- Direction
Find every line of the listing below where "caption" appears, and copy it.

- Exercise inputs
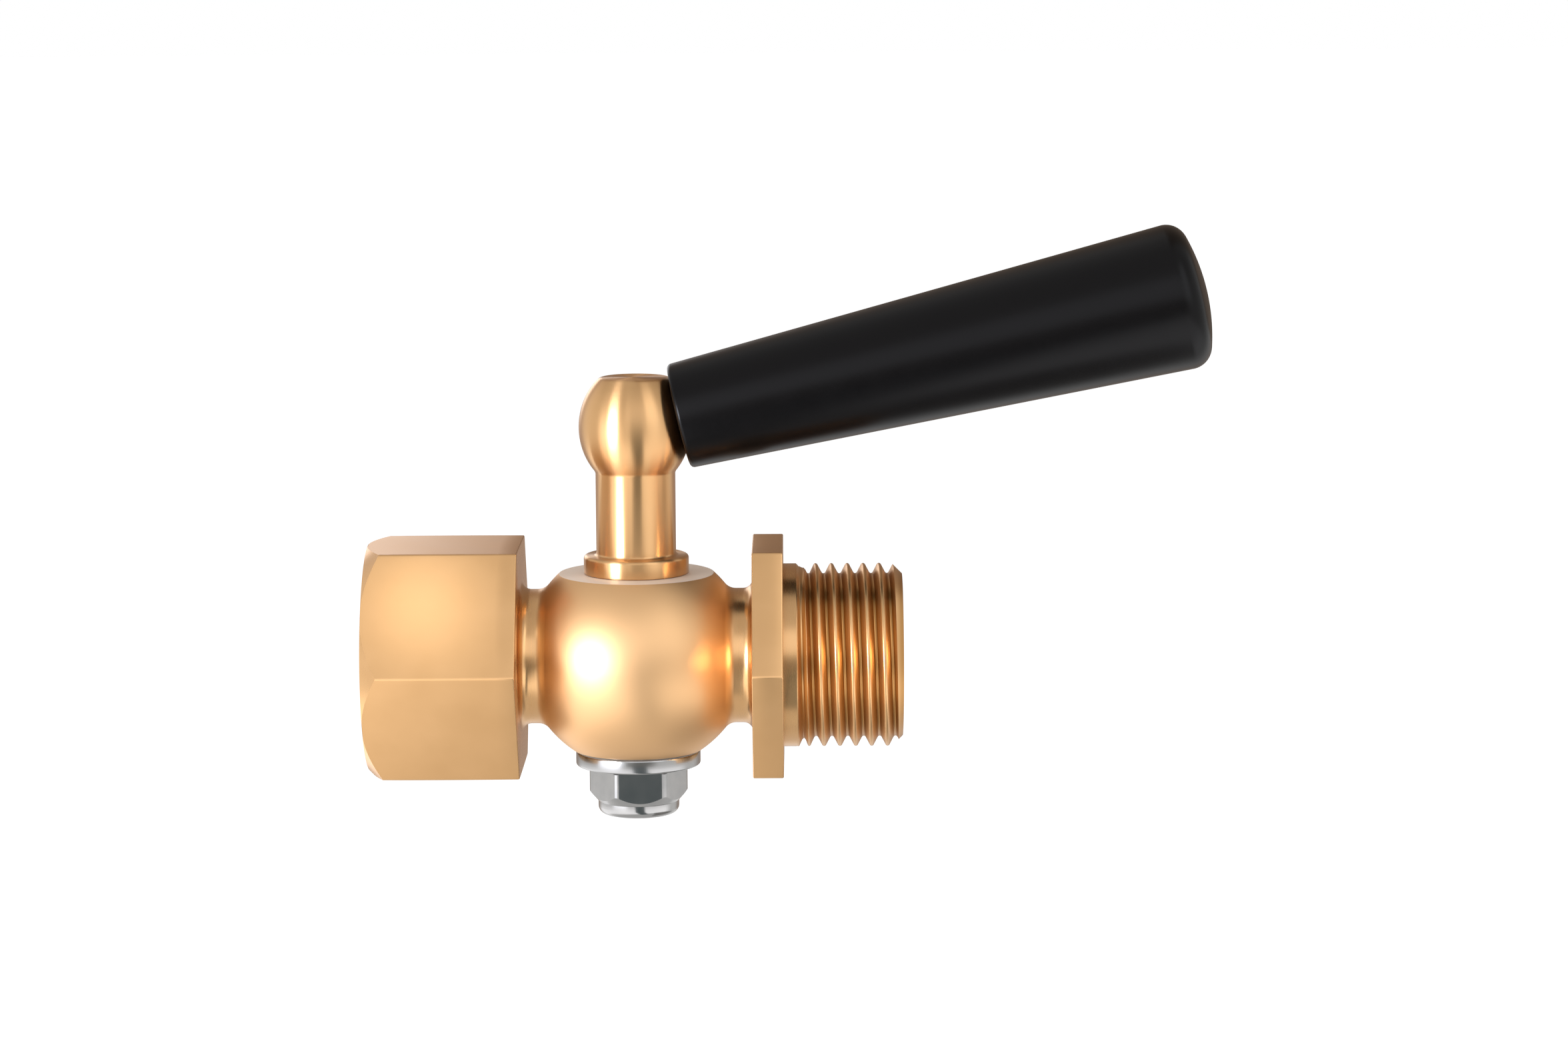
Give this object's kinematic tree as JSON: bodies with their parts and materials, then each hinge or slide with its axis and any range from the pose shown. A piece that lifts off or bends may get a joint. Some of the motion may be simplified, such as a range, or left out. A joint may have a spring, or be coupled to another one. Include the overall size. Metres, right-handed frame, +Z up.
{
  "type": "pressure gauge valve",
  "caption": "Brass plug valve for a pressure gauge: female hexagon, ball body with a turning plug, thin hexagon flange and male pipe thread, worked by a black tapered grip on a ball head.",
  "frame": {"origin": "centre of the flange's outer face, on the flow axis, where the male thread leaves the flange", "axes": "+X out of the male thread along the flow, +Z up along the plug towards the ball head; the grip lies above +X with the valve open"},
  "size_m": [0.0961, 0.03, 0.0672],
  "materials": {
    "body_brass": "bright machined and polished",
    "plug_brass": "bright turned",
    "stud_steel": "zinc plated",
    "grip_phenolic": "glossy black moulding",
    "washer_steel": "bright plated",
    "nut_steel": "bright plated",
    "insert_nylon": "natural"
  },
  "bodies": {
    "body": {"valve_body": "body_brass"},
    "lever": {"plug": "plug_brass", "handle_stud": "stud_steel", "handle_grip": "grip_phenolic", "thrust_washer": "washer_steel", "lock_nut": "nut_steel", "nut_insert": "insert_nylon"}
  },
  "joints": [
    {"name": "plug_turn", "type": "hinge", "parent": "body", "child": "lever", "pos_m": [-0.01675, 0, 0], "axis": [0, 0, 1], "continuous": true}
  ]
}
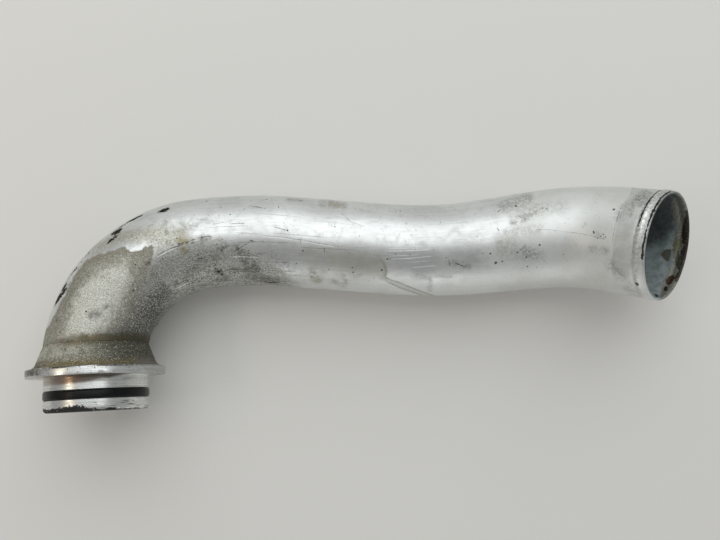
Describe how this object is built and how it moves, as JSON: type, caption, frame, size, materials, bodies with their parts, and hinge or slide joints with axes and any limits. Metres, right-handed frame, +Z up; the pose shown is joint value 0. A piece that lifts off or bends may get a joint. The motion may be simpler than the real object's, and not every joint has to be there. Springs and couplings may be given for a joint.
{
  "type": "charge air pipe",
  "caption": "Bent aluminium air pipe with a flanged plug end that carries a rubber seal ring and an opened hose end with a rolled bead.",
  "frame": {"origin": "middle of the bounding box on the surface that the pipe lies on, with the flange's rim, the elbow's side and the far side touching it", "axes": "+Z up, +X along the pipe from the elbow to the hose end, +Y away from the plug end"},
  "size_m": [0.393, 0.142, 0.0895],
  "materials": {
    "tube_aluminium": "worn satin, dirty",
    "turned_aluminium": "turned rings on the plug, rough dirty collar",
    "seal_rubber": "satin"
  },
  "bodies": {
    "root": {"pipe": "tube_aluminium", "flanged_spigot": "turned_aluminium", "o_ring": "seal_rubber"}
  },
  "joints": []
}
---
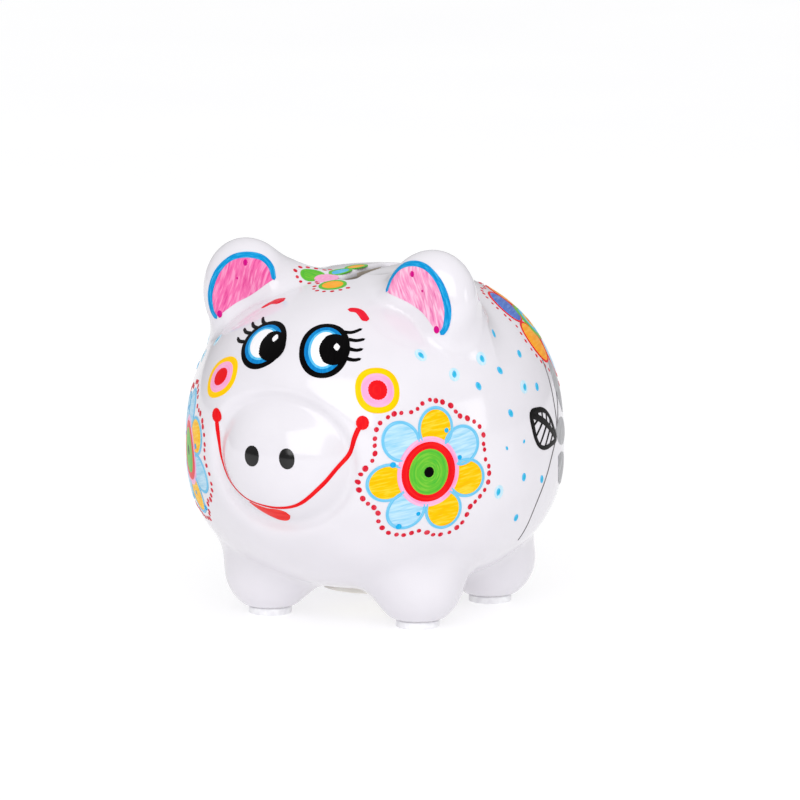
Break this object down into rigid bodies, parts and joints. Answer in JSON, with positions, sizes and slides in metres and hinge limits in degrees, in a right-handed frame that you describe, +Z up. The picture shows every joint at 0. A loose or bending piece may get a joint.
...
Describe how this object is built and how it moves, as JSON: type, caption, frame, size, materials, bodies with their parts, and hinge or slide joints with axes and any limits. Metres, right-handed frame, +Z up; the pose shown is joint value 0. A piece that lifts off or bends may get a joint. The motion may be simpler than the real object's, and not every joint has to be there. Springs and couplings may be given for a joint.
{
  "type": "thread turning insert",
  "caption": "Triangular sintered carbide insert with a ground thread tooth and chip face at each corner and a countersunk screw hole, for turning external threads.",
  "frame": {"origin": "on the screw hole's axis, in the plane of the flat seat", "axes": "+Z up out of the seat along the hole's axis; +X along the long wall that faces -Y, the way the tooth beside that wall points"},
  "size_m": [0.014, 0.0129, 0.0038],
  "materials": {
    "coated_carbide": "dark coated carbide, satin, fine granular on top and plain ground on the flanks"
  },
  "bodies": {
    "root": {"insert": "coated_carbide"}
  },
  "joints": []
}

- Completed exercise
  "caption": "Brass plug valve for a pressure gauge: female hexagon, ball body with a turning plug, thin hexagon flange and male pipe thread, worked by a black tapered grip on a ball head.",
Describe how this object is built and how it moves, as JSON: type, caption, frame, size, materials, bodies with their parts, and hinge or slide joints with axes and any limits. Metres, right-handed frame, +Z up; the pose shown is joint value 0. A piece that lifts off or bends may get a joint. The motion may be simpler than the real object's, and not every joint has to be there. Springs and couplings may be given for a joint.
  "caption": "Bent aluminium air pipe with a flanged plug end that carries a rubber seal ring and an opened hose end with a rolled bead.",
Describe how this object is built and how it moves, as JSON: type, caption, frame, size, materials, bodies with their parts, and hinge or slide joints with axes and any limits. Metres, right-handed frame, +Z up; the pose shown is joint value 0. A piece that lifts off or bends may get a joint. The motion may be simpler than the real object's, and not every joint has to be there. Springs and couplings may be given for a joint.
  "caption": "Triangular sintered carbide insert with a ground thread tooth and chip face at each corner and a countersunk screw hole, for turning external threads.",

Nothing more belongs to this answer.